Goal of the exercise =>
Sift the listing for lines that hold the string "this" and pull them out.

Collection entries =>

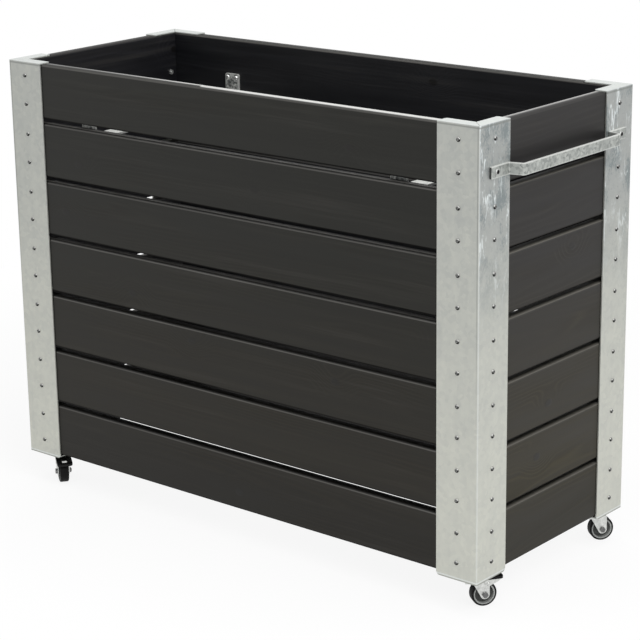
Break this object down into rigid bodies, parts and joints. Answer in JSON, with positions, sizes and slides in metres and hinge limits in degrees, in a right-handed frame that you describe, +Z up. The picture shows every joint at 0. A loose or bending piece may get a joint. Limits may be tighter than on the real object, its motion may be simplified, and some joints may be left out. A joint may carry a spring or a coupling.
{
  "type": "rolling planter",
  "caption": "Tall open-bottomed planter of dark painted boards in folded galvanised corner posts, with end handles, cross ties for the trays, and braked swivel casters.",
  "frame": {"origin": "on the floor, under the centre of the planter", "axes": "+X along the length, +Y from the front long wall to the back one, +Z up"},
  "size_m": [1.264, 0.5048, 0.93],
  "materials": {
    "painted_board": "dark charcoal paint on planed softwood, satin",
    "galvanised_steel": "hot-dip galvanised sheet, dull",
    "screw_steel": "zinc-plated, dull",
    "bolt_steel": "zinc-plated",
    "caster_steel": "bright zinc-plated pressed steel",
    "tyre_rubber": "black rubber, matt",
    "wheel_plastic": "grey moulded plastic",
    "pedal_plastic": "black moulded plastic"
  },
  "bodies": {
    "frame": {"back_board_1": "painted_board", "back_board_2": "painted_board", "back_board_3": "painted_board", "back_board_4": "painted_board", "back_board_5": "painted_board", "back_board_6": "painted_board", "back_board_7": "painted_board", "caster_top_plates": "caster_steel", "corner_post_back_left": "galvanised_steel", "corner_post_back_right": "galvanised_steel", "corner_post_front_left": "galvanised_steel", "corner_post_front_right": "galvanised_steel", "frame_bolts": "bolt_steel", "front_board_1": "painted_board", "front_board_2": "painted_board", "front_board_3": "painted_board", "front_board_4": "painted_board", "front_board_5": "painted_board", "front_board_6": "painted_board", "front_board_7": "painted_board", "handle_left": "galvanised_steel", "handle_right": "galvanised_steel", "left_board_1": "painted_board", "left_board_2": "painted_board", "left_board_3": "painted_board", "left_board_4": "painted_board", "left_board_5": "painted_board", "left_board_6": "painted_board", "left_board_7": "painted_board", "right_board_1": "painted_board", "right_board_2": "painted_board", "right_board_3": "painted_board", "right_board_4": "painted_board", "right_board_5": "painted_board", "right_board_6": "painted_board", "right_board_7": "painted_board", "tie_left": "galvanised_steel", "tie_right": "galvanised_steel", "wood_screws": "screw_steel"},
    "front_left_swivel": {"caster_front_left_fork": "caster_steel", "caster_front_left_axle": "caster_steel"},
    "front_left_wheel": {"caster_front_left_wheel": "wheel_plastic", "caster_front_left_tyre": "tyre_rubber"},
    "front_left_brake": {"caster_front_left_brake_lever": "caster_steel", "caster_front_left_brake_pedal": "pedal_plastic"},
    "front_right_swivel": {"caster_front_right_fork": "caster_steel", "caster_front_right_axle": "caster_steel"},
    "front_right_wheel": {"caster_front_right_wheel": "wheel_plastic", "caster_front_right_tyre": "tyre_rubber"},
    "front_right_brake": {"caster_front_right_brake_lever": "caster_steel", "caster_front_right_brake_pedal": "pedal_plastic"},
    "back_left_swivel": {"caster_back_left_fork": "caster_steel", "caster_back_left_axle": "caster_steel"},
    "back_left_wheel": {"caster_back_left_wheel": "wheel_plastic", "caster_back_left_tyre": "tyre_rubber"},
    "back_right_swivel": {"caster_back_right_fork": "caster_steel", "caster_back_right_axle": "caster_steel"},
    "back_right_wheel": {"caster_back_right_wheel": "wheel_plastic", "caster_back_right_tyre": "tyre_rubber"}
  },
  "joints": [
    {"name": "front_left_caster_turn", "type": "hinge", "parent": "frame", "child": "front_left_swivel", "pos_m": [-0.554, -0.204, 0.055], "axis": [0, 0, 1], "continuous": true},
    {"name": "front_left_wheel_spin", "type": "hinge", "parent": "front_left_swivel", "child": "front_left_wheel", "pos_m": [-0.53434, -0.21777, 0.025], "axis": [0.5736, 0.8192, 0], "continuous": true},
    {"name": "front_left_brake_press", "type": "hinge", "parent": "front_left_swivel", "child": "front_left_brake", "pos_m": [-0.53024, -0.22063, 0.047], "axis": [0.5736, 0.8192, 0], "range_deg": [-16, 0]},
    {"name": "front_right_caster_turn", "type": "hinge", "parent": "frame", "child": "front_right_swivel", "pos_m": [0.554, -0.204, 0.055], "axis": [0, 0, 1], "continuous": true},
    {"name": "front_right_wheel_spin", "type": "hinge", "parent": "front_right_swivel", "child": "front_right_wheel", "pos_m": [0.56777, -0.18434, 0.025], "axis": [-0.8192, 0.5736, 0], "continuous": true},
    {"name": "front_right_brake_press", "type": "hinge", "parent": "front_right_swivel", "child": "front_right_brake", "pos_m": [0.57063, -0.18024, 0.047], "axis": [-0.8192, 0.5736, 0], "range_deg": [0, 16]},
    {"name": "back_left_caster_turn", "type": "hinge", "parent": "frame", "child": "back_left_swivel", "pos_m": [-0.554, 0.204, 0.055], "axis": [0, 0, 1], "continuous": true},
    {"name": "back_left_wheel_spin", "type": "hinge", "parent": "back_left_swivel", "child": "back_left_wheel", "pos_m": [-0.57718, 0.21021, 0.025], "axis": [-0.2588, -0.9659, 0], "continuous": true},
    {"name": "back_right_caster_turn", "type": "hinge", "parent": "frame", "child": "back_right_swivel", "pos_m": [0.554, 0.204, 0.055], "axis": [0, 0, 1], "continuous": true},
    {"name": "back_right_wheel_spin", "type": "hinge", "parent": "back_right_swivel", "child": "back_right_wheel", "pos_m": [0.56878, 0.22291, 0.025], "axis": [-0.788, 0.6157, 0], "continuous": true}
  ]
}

==

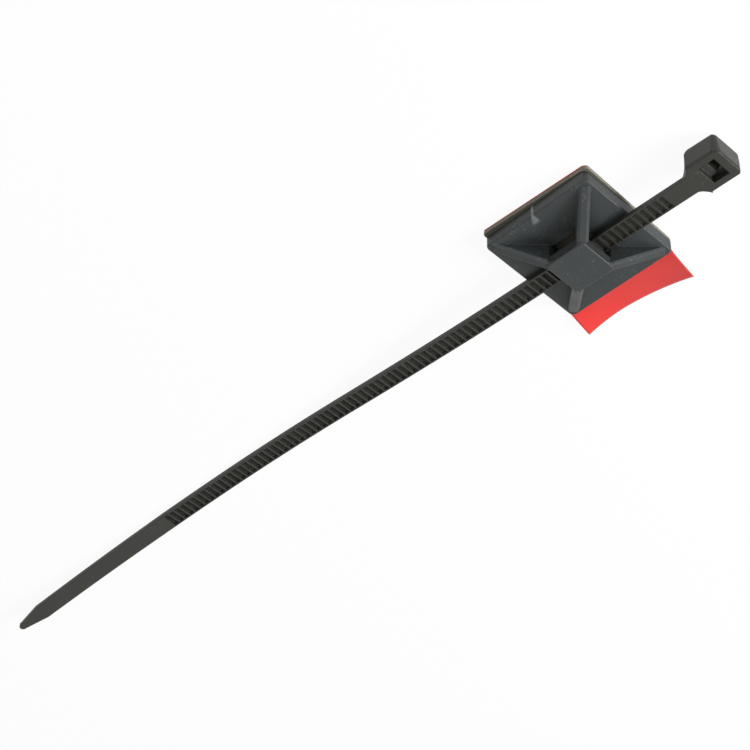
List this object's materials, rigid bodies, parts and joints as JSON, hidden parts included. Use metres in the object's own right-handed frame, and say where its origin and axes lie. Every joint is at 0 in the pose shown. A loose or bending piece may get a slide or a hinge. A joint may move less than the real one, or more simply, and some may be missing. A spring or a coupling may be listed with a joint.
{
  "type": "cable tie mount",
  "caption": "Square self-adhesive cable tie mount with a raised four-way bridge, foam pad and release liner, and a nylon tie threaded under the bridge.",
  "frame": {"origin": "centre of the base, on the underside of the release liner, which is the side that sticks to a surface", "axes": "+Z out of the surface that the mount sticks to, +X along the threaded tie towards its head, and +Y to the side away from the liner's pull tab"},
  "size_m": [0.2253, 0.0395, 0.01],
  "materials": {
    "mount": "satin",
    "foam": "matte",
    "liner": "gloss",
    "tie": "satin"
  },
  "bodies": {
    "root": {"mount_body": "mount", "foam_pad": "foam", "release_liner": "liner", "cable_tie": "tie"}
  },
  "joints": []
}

Answer to the problem =>
Break this object down into rigid bodies, parts and joints. Answer in JSON, with positions, sizes and slides in metres and hinge limits in degrees, in a right-handed frame that you describe, +Z up. The picture shows every joint at 0. A loose or bending piece may get a joint. Limits may be tighter than on the real object, its motion may be simplified, and some joints may be left out. A joint may carry a spring or a coupling.
List this object's materials, rigid bodies, parts and joints as JSON, hidden parts included. Use metres in the object's own right-handed frame, and say where its origin and axes lie. Every joint is at 0 in the pose shown. A loose or bending piece may get a slide or a hinge. A joint may move less than the real one, or more simply, and some may be missing. A spring or a coupling may be listed with a joint.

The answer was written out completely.